Rows from a 3D modeling dataset —
═══
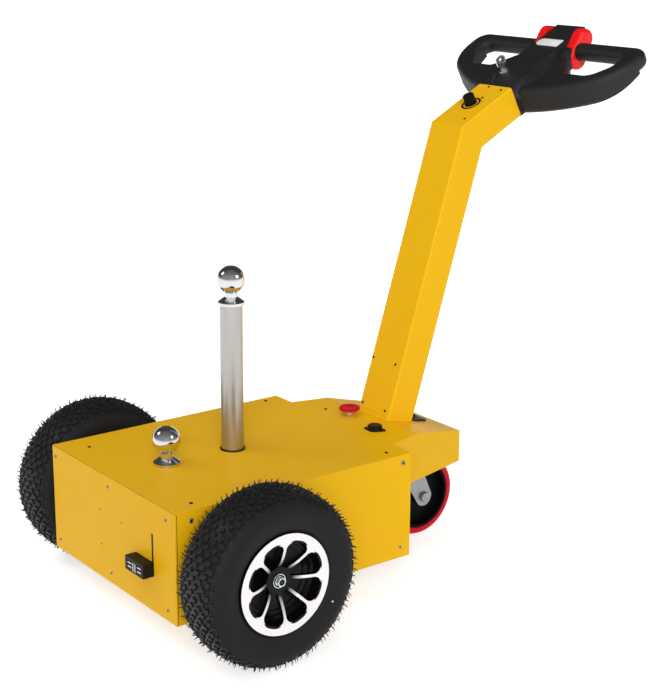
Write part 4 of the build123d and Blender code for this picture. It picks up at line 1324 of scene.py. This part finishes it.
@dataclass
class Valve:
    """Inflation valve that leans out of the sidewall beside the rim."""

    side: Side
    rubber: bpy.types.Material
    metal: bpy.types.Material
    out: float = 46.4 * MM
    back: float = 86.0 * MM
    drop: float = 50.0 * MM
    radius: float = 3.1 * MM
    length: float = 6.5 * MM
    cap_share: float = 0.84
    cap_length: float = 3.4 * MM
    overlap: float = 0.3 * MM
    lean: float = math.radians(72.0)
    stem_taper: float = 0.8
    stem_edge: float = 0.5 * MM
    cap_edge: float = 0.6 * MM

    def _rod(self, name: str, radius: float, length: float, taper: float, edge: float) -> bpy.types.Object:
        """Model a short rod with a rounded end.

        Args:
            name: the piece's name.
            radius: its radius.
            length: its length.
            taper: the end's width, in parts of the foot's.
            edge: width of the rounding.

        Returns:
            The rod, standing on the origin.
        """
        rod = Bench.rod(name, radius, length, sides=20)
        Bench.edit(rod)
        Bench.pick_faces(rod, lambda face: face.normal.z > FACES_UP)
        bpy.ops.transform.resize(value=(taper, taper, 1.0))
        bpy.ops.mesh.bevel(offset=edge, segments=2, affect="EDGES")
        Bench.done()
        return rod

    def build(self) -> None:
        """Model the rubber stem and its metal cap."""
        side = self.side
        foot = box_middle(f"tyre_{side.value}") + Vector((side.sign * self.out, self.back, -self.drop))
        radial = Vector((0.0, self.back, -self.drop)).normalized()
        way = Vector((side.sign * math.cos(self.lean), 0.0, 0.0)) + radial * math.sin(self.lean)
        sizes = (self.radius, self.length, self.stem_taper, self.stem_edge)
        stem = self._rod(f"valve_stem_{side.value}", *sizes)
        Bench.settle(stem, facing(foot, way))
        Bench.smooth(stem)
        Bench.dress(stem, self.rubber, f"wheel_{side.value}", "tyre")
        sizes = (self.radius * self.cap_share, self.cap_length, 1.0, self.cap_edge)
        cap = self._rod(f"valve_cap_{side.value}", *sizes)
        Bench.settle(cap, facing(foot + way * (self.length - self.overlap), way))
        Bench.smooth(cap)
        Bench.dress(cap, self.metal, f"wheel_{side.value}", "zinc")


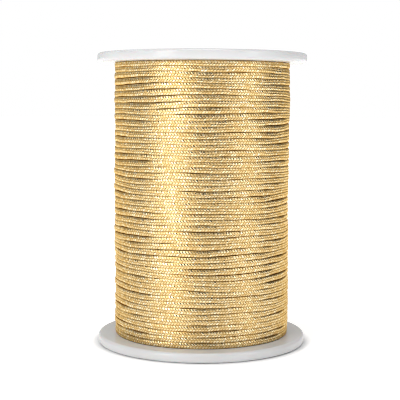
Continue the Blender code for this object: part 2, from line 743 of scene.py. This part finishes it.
═══
Instructions to follow — Copy all the entries verbatim.

Solution below —
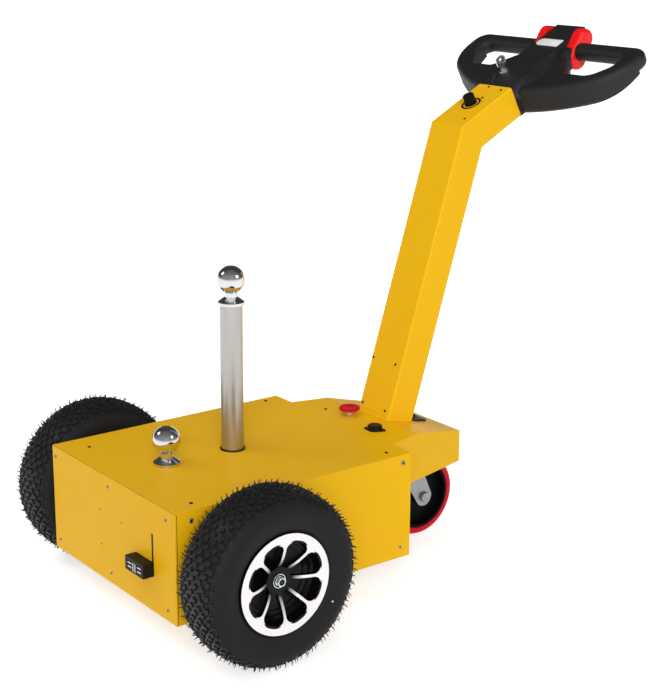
Write part 4 of the build123d and Blender code for this picture. It picks up at line 1324 of scene.py. This part finishes it.
@dataclass
class Valve:
    """Inflation valve that leans out of the sidewall beside the rim."""

    side: Side
    rubber: bpy.types.Material
    metal: bpy.types.Material
    out: float = 46.4 * MM
    back: float = 86.0 * MM
    drop: float = 50.0 * MM
    radius: float = 3.1 * MM
    length: float = 6.5 * MM
    cap_share: float = 0.84
    cap_length: float = 3.4 * MM
    overlap: float = 0.3 * MM
    lean: float = math.radians(72.0)
    stem_taper: float = 0.8
    stem_edge: float = 0.5 * MM
    cap_edge: float = 0.6 * MM

    def _rod(self, name: str, radius: float, length: float, taper: float, edge: float) -> bpy.types.Object:
        """Model a short rod with a rounded end.

        Args:
            name: the piece's name.
            radius: its radius.
            length: its length.
            taper: the end's width, in parts of the foot's.
            edge: width of the rounding.

        Returns:
            The rod, standing on the origin.
        """
        rod = Bench.rod(name, radius, length, sides=20)
        Bench.edit(rod)
        Bench.pick_faces(rod, lambda face: face.normal.z > FACES_UP)
        bpy.ops.transform.resize(value=(taper, taper, 1.0))
        bpy.ops.mesh.bevel(offset=edge, segments=2, affect="EDGES")
        Bench.done()
        return rod

    def build(self) -> None:
        """Model the rubber stem and its metal cap."""
        side = self.side
        foot = box_middle(f"tyre_{side.value}") + Vector((side.sign * self.out, self.back, -self.drop))
        radial = Vector((0.0, self.back, -self.drop)).normalized()
        way = Vector((side.sign * math.cos(self.lean), 0.0, 0.0)) + radial * math.sin(self.lean)
        sizes = (self.radius, self.length, self.stem_taper, self.stem_edge)
        stem = self._rod(f"valve_stem_{side.value}", *sizes)
        Bench.settle(stem, facing(foot, way))
        Bench.smooth(stem)
        Bench.dress(stem, self.rubber, f"wheel_{side.value}", "tyre")
        sizes = (self.radius * self.cap_share, self.cap_length, 1.0, self.cap_edge)
        cap = self._rod(f"valve_cap_{side.value}", *sizes)
        Bench.settle(cap, facing(foot + way * (self.length - self.overlap), way))
        Bench.smooth(cap)
        Bench.dress(cap, self.metal, f"wheel_{side.value}", "zinc")


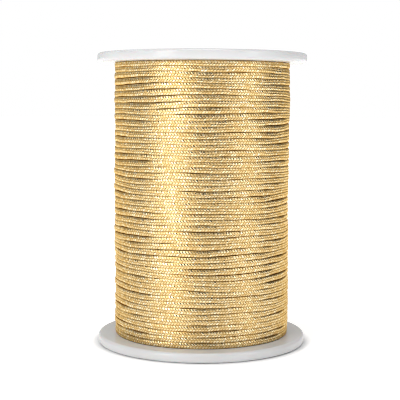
Continue the Blender code for this object: part 2, from line 743 of scene.py. This part finishes it.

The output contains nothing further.